Oh, this is horrible. If only I could quickly fall in love with someone else. I pray that it’s a product of my loneliness and as soon as I start classes at the university it will dissipate. (I’ve transferred to the history department!) Please let it be so. That much is clear at least, that even my endless joy at his nearness would not be if I could actually possess him, because he would never stay faithful to me, so it would be an endless torture. Oh please let this infatuation pass quickly.

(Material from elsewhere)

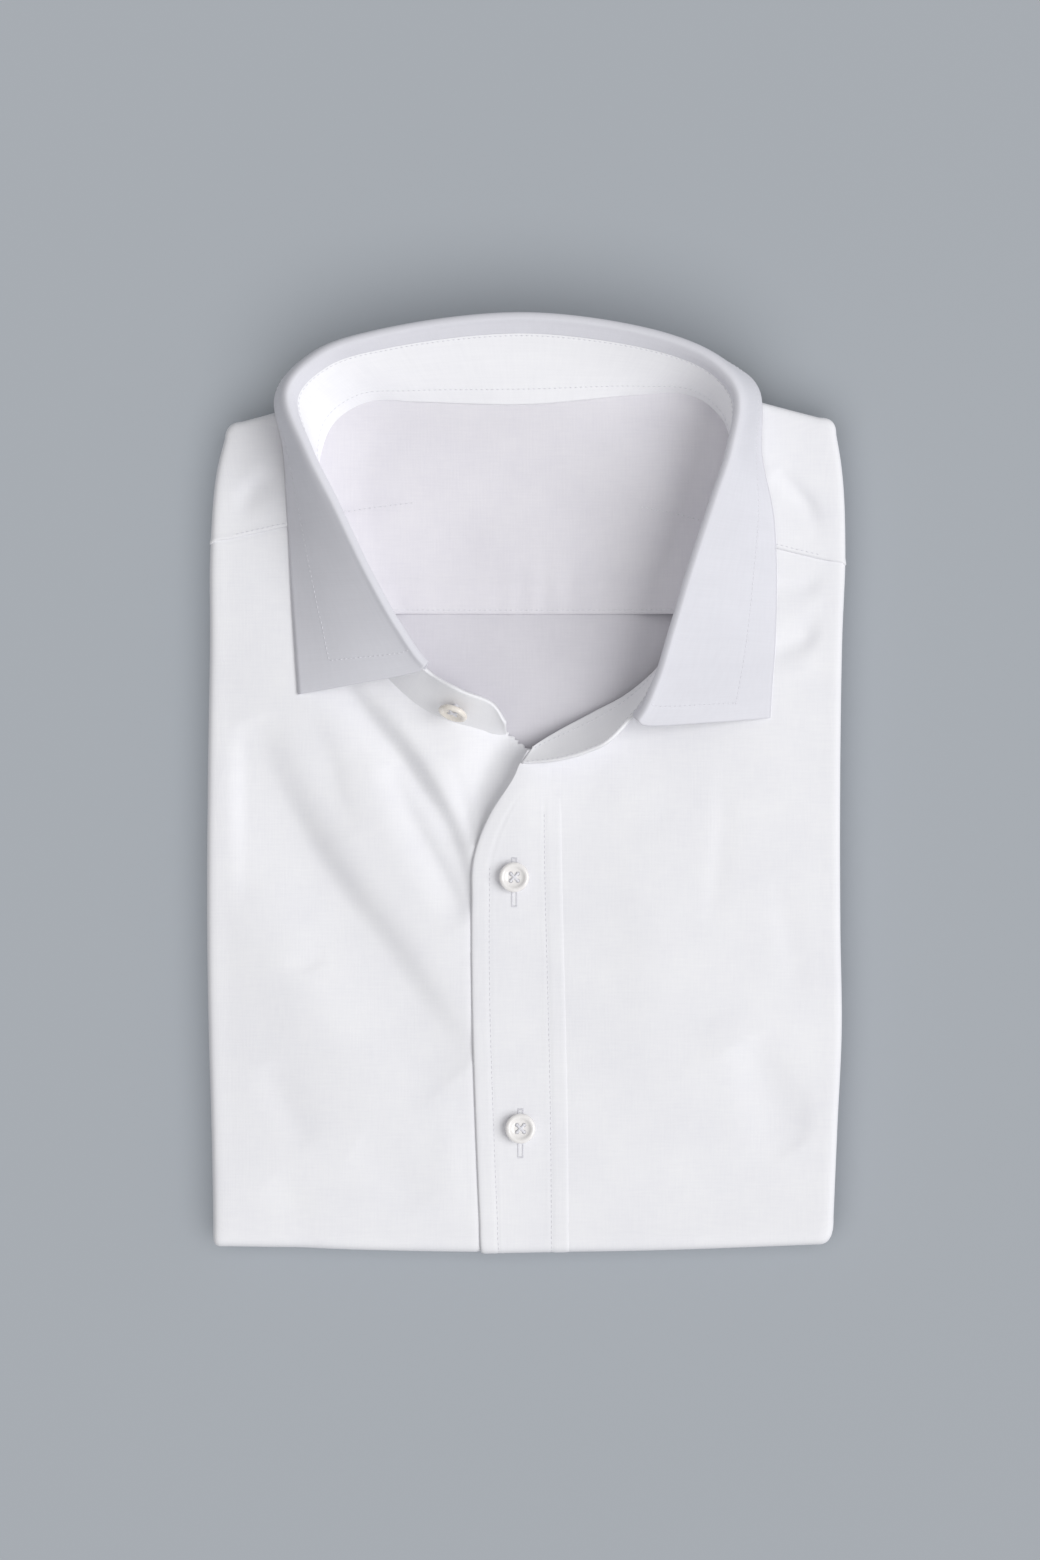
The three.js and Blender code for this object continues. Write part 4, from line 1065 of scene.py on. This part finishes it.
def placket_share(x, y):
    """The placket's shares for a place on the opened-out cloth."""
    left, right = placket_x(y, "left"), placket_x(y, "right")
    return (x - left) / (right - left), (y - PLACKET_LOW_Y) / (PLACKET_TOP - PLACKET_LOW_Y)


def placket_row(edge):
    y = mix(*PLACKET_STITCHES[edge], LINE)
    inwards = PLACKET_ROWS["in"] if edge == "left" else -PLACKET_ROWS["in"]
    return on_sheet(placket, *placket_share(placket_x(y, edge) + inwards, y))


sew("placket_stitches", [placket_row(edge) for edge in PLACKET_STITCHES])

# %% Rows of stitches on the collar and the yokes
LEAF_ROW = {"in": 6.0, "end": 0.030, "top": 0.42}  # mm from the leaf's edge, and shares of the leaf
STAND_ROWS = {"end": 0.005, "heights": (0.95, 0.22)}  # shares of the stand
YOKE_ROWS = {"from": 0.16, "to": 0.42, "up": 0.022}  # shares of the outer yoke, from its middle to each side
INNER_YOKE_ROW = {"from": 0.2, "to": 0.8, "up": 0.018}  # shares of the inner yoke


def leaf_border():
    """A row that comes down one end of the leaf, follows its outer edge and goes up the other end."""
    fall = length_of(leaf(np.full(MEASURING, 0.5), np.linspace(0, 1, MEASURING))[0])
    low = 1 - LEAF_ROW["in"] / fall
    first, last = LEAF_ROW["end"], 1 - LEAF_ROW["end"]
    up = mix(low, LEAF_ROW["top"], LINE)
    return [on_sheet(leaf, first, up), on_sheet(leaf, mix(first, last, LINE), low), on_sheet(leaf, last, up)]


def yoke_row(side):
    us = mix(0.5 + YOKE_ROWS["from"] * side, 0.5 + YOKE_ROWS["to"] * side, LINE)
    return on_sheet(outer_yoke, us, YOKE_ROWS["up"])


stand_line = mix(STAND_ROWS["end"], 1 - STAND_ROWS["end"], LINE)
inner_line = mix(INNER_YOKE_ROW["from"], INNER_YOKE_ROW["to"], LINE)
sew("collar_leaf_stitches", leaf_border())
sew("collar_stand_stitches", [on_sheet(stand, stand_line, height, -1) for height in STAND_ROWS["heights"]])
sew("yoke_stitches", [yoke_row(-1), yoke_row(1)])
sew("inner_yoke_stitches", [on_sheet(inner_yoke, inner_line, INNER_YOKE_ROW["up"])])

# %% [markdown]
# ## Buttonholes
#
# A shirt's buttonholes run along the placket: two legs of dense zigzag on either side of a slit, with a bar
# across each end. The same sewing function makes them, with its stitches laid across the row and close
# together.

# %% Buttonholes
BUTTON_PLACES = {"button_upper": (-4.6, -35.9), "button_lower": (-2.2, -132.0)}
HOLE_SIZE = {"above": 7.2, "below": 11.2, "leg": 0.9, "bar": 1.2}
ZIGZAG = {"pitch": 0.34, "length": 0.36, "width": 1.05, "height": 0.24}


def buttonhole(x, y):
    """The two legs and two end bars round one buttonhole."""
    ys = mix(y - HOLE_SIZE["below"], y + HOLE_SIZE["above"], LINE)
    xs = mix(x - HOLE_SIZE["bar"], x + HOLE_SIZE["bar"], LINE)
    legs = [on_sheet(placket, *placket_share(x + side * HOLE_SIZE["leg"], ys)) for side in (-1, 1)]
    bars = [on_sheet(placket, *placket_share(xs, ys[end])) for end in (0, -1)]
    return legs + bars


sew("buttonhole_stitches", [row for place in BUTTON_PLACES.values() for row in buttonhole(*place)], ZIGZAG)

# %% [markdown]
# ## Buttons
#
# The buttons are turned from off-white resin: a domed edge, a raised rim, a dished face and four drilled
# holes. A profile spun round the axis gives the turned part, and a boolean drills it, as a drill would.
# Thread crosses the holes. Each button lies where its CAD solid is.

# %% Resin
CLOUD = 2.2  # mm across the pearly clouds


def resin(name, colour, shade):
    """Polished polyester resin with a pearly cloud under its gloss."""
    material, tree, shader = new_material(name, {"IOR": 1.52, "Coat Weight": 0.3})
    clouds = add_node(tree, "ShaderNodeTexNoise", {
        "Vector": add_node(tree, "ShaderNodeTexCoord").outputs["Object"],
        "Scale": 1 / (CLOUD * MM), "Detail": 2.0, "Distortion": 0.6,
    })
    mixed = add_node(tree, "ShaderNodeMix", {
        "Factor": clouds.outputs["Fac"], "A": linear(shade), "B": linear(colour),
    }, data_type="RGBA")
    tree.links.new(mixed.outputs["Result"], shader.inputs["Base Color"])
    gloss = add_node(tree, "ShaderNodeMapRange", {
        "Value": clouds.outputs["Fac"], "To Min": 0.2, "To Max": 0.34,
    })
    tree.links.new(gloss.outputs[0], shader.inputs["Roughness"])
    return material


PLACKET_RESIN = resin("off_white_resin", "F6F4F3", "ECE9E8")
COLLAR_RESIN = resin("cream_resin", "F4EEE6", "E6DFD6")
print("resins:", PLACKET_RESIN.name, COLLAR_RESIN.name)

# %% Turning and drilling a button
BUTTON = {  # "hole" is a hole's radius, and "spread" its way from the middle along x and y
    "face": 1.45, "hole": 0.8, "spread": 1.35, "sides": 64, "merge": 1e-4, "sharp": np.radians(40),
}
DRILL = {"length": 8, "middle": 1, "sides": 24}
BUTTON_PROFILE = [  # distance from the axis and height, from the back to the middle of the face
    (0, 0), (3.4, 0.02), (4.75, 0.25), (5.5, 0.85), (5.75, 1.5), (5.62, 2.1), (5.25, 2.48), (4.7, 2.6),
    (4.15, 2.45), (3.75, 2.0), (3.3, 1.66), (2.4, 1.5), (1.2, BUTTON["face"]), (0, BUTTON["face"]),
]


def turned_button():
    bm = bmesh.new()
    ring = [bm.verts.new((radius, 0, height)) for radius, height in BUTTON_PROFILE]
    edges = [bm.edges.new(pair) for pair in zip(ring, ring[1:])]
    bmesh.ops.spin(bm, geom=ring + edges, cent=(0, 0, 0), axis=(0, 0, 1), angle=2 * np.pi,
                   steps=BUTTON["sides"], use_merge=True)
    bmesh.ops.remove_doubles(bm, verts=bm.verts, dist=BUTTON["merge"])
    bmesh.ops.recalc_face_normals(bm, faces=bm.faces)
    return bm


def drills():
    bm = bmesh.new()
    for x, y in ((-1, -1), (-1, 1), (1, -1), (1, 1)):
        place = Matrix.Translation((x * BUTTON["spread"], y * BUTTON["spread"], DRILL["middle"]))
        bmesh.ops.create_cone(bm, cap_ends=True, segments=DRILL["sides"], radius1=BUTTON["hole"],
                              radius2=BUTTON["hole"], depth=DRILL["length"], matrix=place)
    return bm


def drilled_button():
    """A button's finished mesh, in millimetres round its own axis."""
    blank = add_object("button_blank", mesh_of("button_blank", turned_button()))
    tool = add_object("button_drills", mesh_of("button_drills", drills()))
    cut = blank.modifiers.new("drill", "BOOLEAN")
    cut.operation, cut.solver, cut.object = "DIFFERENCE", "EXACT", tool
    finished = bpy.data.meshes.new_from_object(blank.evaluated_get(bpy.context.evaluated_depsgraph_get()))
    for made in (blank, tool):
        bpy.data.objects.remove(made)
    finished.polygons.foreach_set("use_smooth", [True] * len(finished.polygons))
    finished.set_sharp_from_angle(angle=BUTTON["sharp"])
    return finished


BUTTON_MESH = drilled_button()
print(f"a drilled button has {len(BUTTON_MESH.polygons)} faces")

# %% Sewing the buttons on
CROSS = {"rise": 0.3, "half_height": 0.48, "half_width": 0.55}  # thread over the button's face
KNOT = {"radius": 0.74, "height": 1.15}  # thread that fills each hole
SHANK = {"radius": 1.1, "foot": 1.32, "below": 1.6}  # thread under the button, wider at its foot
BALL = {"u_segments": 12, "v_segments": 8}  # the facets of the knots, and of the bars between them
COLLAR_BUTTON = {  # rows along the collar and share of the stand's height; its distance from the stand
    "place": 2, "beside": 0.3, "height": 0.52, "stand_wall": 1.6, "thread": 1.5, "hang": 0.6,
}
BUTTON_SUNK = 0.25  # its thread pulls a button a little into the placket


def cross_thread(bm, matrix):
    """Two bars of thread, from hole to hole, and the shank under the button."""
    for y in (1, -1):
        start = Vector((1, y, 0)) * BUTTON["spread"]
        bar = matrix @ Matrix.Translation((0, 0, BUTTON["face"] + CROSS["rise"] / 2))
        turn = Matrix.Rotation(np.arctan2(start.y, start.x), 4, "Z")
        size = Matrix.Diagonal((start.length + BUTTON["hole"], CROSS["half_width"], CROSS["half_height"], 1))
        bmesh.ops.create_uvsphere(bm, **BALL, radius=1.0, matrix=bar @ turn @ size)
        for end in (start, -start):
            knot = matrix @ Matrix.Translation((end.x, end.y, KNOT["height"]))
            bmesh.ops.create_uvsphere(bm, **BALL, radius=KNOT["radius"], matrix=knot)
    low = matrix @ Matrix.Translation((0, 0, -SHANK["below"] / 2))
    bmesh.ops.create_cone(bm, cap_ends=True, segments=16, radius1=SHANK["foot"], radius2=SHANK["radius"],
                          depth=SHANK["below"], matrix=low)


def sew_button(node, matrix, material):
    mesh = BUTTON_MESH.copy()
    mesh.transform(Matrix.Scale(MM, 4) @ matrix)
    mesh.name = f"{node}_turned"
    mesh.materials.clear()
    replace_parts(add_piece(f"{node}_turned", mesh, material), node)
    bm = bmesh.new()
    cross_thread(bm, Matrix.Scale(MM, 4) @ matrix)
    add_piece(f"{node}_thread", mesh_of(f"{node}_thread", bm), THREAD_PAINTED_SHADE)


for name, (x, y) in BUTTON_PLACES.items():
    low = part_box(name)[0][2] / MM
    sew_button(name, Matrix.Translation((x, y, low - BUTTON_SUNK)), PLACKET_RESIN)


def collar_button_matrix():
    """Where the collar button's back lies, its face turned away from the neck."""
    place, height = COLLAR_BUTTON["place"], COLLAR_BUTTON["height"]
    beside = COLLAR_BUTTON["beside"]
    shares = np.array([place, place - beside, place + beside]) / LAST_ROW
    middle, before, after = stand(shares, np.full(3, height))[0]
    foot, top = (stand(shares[:1], np.array([share]))[0][0] for share in (0.0, 1.0))
    facing = -unit(np.cross(after - before, top - foot))
    back = middle + facing * (COLLAR_BUTTON["stand_wall"] + COLLAR_BUTTON["thread"])
    facing = unit(facing * [1, 1, COLLAR_BUTTON["hang"]])
    return Matrix.Translation(Vector(back)) @ Vector(facing).to_track_quat("Z", "Y").to_matrix().to_4x4()


sew_button("button_collar", collar_button_matrix(), COLLAR_RESIN)
print("buttons sewn on:", ", ".join([*BUTTON_PLACES, "button_collar"]))

# %% [markdown]
# ## Floor and light
#
# The shirt lies on a plain grey-blue board. The light is a large soft window to its right, so the folds and
# the collar's left side fall into gentle shade, which a weak lamp from the front left, for the rest of the
# room, keeps from going dark. Sun lamps with wide discs do that evenly over the whole shirt. The floor has
# a wide sun of its own, so its shadows stay thin and pale, and the sky adds even light from all round.

# %% Floor, lamps and sky
BOARD = {"colour": "A6ABB1", "half": 4.0}  # metres from its middle to its edges


def make_floor():
    bm = bmesh.new()
    bmesh.ops.create_grid(bm, x_segments=1, y_segments=1, size=BOARD["half"])
    floor = add_object("floor", mesh_of("floor", bm))
    matt = {"Base Color": linear(BOARD["colour"]), "Roughness": 1.0, "Specular IOR Level": 0.0}
    floor.data.materials.append(new_material("matt_grey_board", matt)[0])
    return floor


def make_sun(name, towards, spread, strength, receivers):
    """A far lamp in a direction, its disc spread degrees wide, that lights only some objects."""
    data = bpy.data.lights.new(name, "SUN")
    data.angle, data.energy = np.radians(spread), strength
    lamp = add_object(name, data)
    lamp.rotation_euler = Vector(towards).to_track_quat("Z", "Y").to_euler()
    lit = bpy.data.collections.new(f"lit_by_{name}")
    for made in receivers:
        lit.objects.link(made)
    lamp.light_linking.receiver_collection = lit


def make_sky(colour, strength):
    world = bpy.data.worlds.new("studio")
    bpy.context.scene.world = world
    world.use_nodes = True
    background = world.node_tree.nodes["Background"]
    background.inputs["Color"].default_value = linear(colour)
    background.inputs["Strength"].default_value = strength


shirt_pieces = [made for made in bpy.context.scene.objects if made.type == "MESH"]
board = make_floor()
LAMPS = [  # name, the way towards it, degrees across its disc, strength and what it lights
    ("window", (0.64, -0.07, 0.76), 46, 2.05, shirt_pieces),
    ("room", (-0.35, -0.7, 0.5), 90, 0.34, shirt_pieces),
    ("floor_window", (0.03, -0.24, 0.97), 70, 2.0, [board]),
]
for lamp in LAMPS:
    make_sun(*lamp)
make_sky("FFFFFF", 0.4)
print(len(LAMPS), "suns and a sky")
bpy.context.scene.view_settings.view_transform = "Standard"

Erich leafed further through the book. The entries were not regular, altogether just twenty or thirty pages for a three-year period. He skipped forward to 2001.

June 20, 2001

I must tell you, poor journal, about my extraordinary good fortune. I have no one else to tell! Of course it is regarding my happiness about Amadeus. And somehow, maybe—don’t jinx me!—I’m actually having an effect on him and he seems to be starting to love me. (Oh God, let it be so!) When we were in bed and had both had something to drink, I said, “Well, if I can’t be your girlfriend, can I at least be your Schatz?” and he hugged me and said, “How about my sister?” and I objected on the grounds that then we couldn’t sleep together. So he said I could be his Schatz but that I already was his Schatz anyway, and that I was a Tier and he liked Tiere, and that he liked me even if I weren’t a Tier. Then the next day he dawdled at breakfast, and said he felt relieved that he wasn’t having affairs with multiple women anymore and pulled me onto his lap and kissed me and told me he liked me and said I had a right to be jealous, that I could call him anytime I wanted because he didn’t mind if I behaved as if he belonged to me, and that his wife still thought I was just an overzealous student and wasn’t suspicious. Then the next day we went to bookstores together, and we had lunch and he talked further about the possibility of making a trip to Prague together, and he seemed slightly hurt when I acted like I would go somewhere alone in August instead. If you only knew Amadeus, you would see what progress this is.

Let it go, let it go. If there is anything I’ve learned at this point in life it is not to ask for everything immediately and at once. Getting things from Life, and from people, is like trying to catch an animal: if you run after it, it will flee; if you are still, it will come to you. If only I can be completely still!





Erich flipped through the book. He came to a very short entry over six months later.

January 22, 2002

I don’t know what to think, but I am certain that for all the travails, the heartache, the intimate acquaintanceship with Amadeus’s worst qualities, how he and the passion he arouses in me bring out my worst qualities, for all of that—I do want to try. I rejoice in him endlessly, when we’re together the smell of him drives me crazy with pure love, just like in the very beginning. I’ve always known that Amadeus will bring me pain—and maybe it’s for later years to examine why even the pain attracts me. And yet, I don’t think it’s to be condemned, my love for him, because in the end, I have won. My life is not so much a happy one as one that gets zapped full of bliss over and over. Amadeus is the zapper, whether I like it or not. I’ve gotten more from him than he has from me, although I would give him everything I have.